START

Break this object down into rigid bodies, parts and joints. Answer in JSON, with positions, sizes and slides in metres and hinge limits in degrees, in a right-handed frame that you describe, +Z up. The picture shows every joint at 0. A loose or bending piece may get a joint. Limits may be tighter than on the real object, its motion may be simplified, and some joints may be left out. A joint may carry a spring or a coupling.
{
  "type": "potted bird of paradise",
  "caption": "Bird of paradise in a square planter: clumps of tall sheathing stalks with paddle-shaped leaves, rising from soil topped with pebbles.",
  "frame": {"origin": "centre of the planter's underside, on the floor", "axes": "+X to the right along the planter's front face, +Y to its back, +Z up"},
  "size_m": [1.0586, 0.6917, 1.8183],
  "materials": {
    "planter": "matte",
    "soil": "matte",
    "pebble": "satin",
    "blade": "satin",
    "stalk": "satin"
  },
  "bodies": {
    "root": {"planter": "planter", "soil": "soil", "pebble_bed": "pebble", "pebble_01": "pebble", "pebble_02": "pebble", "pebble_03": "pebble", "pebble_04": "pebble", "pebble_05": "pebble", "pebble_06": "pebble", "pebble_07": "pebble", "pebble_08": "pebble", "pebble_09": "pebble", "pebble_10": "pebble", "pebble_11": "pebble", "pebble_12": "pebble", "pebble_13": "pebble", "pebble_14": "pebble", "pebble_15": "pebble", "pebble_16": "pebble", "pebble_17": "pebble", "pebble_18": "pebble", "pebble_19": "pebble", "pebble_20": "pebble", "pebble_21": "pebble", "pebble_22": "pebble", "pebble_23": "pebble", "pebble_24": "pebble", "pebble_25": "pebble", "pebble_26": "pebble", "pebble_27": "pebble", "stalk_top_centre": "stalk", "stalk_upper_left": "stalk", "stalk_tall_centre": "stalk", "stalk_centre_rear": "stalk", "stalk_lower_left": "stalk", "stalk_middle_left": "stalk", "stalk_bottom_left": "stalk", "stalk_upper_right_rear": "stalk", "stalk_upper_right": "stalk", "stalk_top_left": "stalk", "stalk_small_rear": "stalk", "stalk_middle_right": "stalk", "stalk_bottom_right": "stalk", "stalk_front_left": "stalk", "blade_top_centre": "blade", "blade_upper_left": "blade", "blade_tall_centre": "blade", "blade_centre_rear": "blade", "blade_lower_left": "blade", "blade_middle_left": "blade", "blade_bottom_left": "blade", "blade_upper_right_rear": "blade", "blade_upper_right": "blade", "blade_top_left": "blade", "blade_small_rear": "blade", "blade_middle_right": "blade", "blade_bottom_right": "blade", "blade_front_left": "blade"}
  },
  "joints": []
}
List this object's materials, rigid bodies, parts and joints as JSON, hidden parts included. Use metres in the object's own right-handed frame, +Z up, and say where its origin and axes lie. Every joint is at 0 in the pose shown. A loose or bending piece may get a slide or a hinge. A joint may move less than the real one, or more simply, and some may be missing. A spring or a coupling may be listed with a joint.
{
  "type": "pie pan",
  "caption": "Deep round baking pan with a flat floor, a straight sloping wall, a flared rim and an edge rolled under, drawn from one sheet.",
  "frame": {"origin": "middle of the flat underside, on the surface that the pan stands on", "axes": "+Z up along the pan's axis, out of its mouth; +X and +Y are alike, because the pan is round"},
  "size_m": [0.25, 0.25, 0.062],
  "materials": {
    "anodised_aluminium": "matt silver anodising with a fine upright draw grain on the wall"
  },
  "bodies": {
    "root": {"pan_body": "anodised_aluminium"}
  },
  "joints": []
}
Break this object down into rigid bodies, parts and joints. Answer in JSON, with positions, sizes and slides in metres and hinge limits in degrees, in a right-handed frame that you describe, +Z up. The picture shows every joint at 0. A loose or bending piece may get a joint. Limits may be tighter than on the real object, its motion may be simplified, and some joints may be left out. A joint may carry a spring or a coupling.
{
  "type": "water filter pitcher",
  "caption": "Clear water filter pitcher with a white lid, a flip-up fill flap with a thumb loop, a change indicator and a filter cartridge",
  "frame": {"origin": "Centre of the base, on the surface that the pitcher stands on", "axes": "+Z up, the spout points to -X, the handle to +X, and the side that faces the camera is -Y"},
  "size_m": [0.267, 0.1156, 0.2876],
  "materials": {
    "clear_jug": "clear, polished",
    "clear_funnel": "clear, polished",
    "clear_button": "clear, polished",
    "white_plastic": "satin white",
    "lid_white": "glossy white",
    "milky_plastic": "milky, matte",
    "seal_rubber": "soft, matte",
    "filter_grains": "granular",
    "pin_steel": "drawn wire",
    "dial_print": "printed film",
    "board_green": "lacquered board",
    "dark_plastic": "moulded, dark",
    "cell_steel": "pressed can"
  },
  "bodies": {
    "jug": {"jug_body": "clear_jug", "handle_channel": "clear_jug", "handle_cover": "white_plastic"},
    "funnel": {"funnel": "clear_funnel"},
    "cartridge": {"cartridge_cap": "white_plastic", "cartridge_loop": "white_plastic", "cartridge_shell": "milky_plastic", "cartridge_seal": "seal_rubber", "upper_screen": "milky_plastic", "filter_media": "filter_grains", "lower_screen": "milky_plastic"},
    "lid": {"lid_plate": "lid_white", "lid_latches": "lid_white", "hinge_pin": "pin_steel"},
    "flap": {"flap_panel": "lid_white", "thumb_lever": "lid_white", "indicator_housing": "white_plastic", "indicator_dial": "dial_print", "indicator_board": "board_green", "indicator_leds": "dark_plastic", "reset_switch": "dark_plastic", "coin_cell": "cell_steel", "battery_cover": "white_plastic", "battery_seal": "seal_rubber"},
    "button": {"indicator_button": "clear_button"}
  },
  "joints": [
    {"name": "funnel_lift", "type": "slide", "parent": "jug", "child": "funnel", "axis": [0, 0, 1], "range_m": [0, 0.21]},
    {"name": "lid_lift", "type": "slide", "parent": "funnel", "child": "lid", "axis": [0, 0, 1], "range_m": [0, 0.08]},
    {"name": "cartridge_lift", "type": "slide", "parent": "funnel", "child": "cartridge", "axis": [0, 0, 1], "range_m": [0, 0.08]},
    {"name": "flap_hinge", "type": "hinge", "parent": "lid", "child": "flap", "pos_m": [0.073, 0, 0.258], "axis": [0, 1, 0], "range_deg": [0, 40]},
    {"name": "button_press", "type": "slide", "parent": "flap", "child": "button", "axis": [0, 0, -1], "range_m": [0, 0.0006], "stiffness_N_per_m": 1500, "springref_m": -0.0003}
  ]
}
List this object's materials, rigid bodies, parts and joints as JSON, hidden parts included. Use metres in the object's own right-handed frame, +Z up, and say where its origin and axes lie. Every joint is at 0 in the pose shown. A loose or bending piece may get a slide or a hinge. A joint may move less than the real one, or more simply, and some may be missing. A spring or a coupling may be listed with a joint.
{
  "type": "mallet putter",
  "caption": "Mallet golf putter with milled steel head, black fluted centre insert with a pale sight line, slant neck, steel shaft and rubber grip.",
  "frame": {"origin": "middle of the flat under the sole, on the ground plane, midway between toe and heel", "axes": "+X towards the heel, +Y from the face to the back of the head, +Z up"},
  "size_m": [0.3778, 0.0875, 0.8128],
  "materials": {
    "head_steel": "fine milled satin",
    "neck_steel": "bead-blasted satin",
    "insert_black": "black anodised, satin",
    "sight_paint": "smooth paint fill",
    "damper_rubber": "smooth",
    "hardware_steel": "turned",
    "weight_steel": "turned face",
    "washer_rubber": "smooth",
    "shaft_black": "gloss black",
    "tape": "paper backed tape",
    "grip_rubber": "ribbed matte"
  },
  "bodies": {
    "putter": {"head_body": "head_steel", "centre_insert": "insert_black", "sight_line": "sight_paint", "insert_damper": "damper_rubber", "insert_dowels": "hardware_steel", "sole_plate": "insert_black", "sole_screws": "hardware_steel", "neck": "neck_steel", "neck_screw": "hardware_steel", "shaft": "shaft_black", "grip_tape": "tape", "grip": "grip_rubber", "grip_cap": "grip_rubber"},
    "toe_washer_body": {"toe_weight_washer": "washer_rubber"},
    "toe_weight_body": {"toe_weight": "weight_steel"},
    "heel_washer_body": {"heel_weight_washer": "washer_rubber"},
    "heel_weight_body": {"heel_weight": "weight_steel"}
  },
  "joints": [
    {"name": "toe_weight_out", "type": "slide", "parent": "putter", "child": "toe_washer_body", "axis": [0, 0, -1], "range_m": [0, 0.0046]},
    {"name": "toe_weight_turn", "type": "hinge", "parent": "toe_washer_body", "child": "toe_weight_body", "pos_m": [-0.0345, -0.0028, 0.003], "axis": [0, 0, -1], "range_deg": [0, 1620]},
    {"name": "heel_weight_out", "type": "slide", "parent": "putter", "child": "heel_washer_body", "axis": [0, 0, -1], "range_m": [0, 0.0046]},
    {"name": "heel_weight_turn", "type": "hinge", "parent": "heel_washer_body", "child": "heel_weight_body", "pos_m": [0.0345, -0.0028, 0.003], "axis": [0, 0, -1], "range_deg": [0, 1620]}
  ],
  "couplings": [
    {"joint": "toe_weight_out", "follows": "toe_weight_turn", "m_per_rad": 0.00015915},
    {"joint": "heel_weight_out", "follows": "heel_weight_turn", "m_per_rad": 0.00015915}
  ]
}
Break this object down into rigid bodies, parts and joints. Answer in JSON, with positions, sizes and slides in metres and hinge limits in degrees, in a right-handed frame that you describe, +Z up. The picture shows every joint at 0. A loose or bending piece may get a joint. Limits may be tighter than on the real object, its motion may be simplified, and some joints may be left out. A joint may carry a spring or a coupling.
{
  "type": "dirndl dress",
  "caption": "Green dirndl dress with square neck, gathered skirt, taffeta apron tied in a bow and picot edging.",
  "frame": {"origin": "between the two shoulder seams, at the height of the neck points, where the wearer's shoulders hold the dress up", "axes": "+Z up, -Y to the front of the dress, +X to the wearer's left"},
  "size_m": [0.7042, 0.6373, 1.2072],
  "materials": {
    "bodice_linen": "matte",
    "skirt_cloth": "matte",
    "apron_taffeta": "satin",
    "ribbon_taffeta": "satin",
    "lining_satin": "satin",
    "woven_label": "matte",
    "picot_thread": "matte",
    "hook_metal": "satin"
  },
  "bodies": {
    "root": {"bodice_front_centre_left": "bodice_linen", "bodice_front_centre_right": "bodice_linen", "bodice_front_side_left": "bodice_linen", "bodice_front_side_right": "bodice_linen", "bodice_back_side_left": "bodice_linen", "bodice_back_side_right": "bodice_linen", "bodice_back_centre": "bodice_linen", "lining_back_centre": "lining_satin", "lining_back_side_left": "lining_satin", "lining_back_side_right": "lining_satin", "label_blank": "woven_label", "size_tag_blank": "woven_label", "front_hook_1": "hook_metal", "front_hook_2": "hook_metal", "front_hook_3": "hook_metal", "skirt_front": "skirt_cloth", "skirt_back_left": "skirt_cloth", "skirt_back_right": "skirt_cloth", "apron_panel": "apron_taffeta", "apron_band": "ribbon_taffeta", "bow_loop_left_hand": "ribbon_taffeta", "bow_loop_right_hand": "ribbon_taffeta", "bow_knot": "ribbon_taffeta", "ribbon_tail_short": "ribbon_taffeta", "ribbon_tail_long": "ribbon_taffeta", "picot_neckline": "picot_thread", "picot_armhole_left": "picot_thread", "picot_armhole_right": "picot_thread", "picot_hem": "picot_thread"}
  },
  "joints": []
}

END

Requirements: Out of the material above, gather each line where "origin" appears.

Correct answer:
  "frame": {"origin": "centre of the planter's underside, on the floor", "axes": "+X to the right along the planter's front face, +Y to its back, +Z up"},
List this object's materials, rigid bodies, parts and joints as JSON, hidden parts included. Use metres in the object's own right-handed frame, +Z up, and say where its origin and axes lie. Every joint is at 0 in the pose shown. A loose or bending piece may get a slide or a hinge. A joint may move less than the real one, or more simply, and some may be missing. A spring or a coupling may be listed with a joint.
  "frame": {"origin": "middle of the flat underside, on the surface that the pan stands on", "axes": "+Z up along the pan's axis, out of its mouth; +X and +Y are alike, because the pan is round"},
  "frame": {"origin": "Centre of the base, on the surface that the pitcher stands on", "axes": "+Z up, the spout points to -X, the handle to +X, and the side that faces the camera is -Y"},
List this object's materials, rigid bodies, parts and joints as JSON, hidden parts included. Use metres in the object's own right-handed frame, +Z up, and say where its origin and axes lie. Every joint is at 0 in the pose shown. A loose or bending piece may get a slide or a hinge. A joint may move less than the real one, or more simply, and some may be missing. A spring or a coupling may be listed with a joint.
  "frame": {"origin": "middle of the flat under the sole, on the ground plane, midway between toe and heel", "axes": "+X towards the heel, +Y from the face to the back of the head, +Z up"},
  "frame": {"origin": "between the two shoulder seams, at the height of the neck points, where the wearer's shoulders hold the dress up", "axes": "+Z up, -Y to the front of the dress, +X to the wearer's left"},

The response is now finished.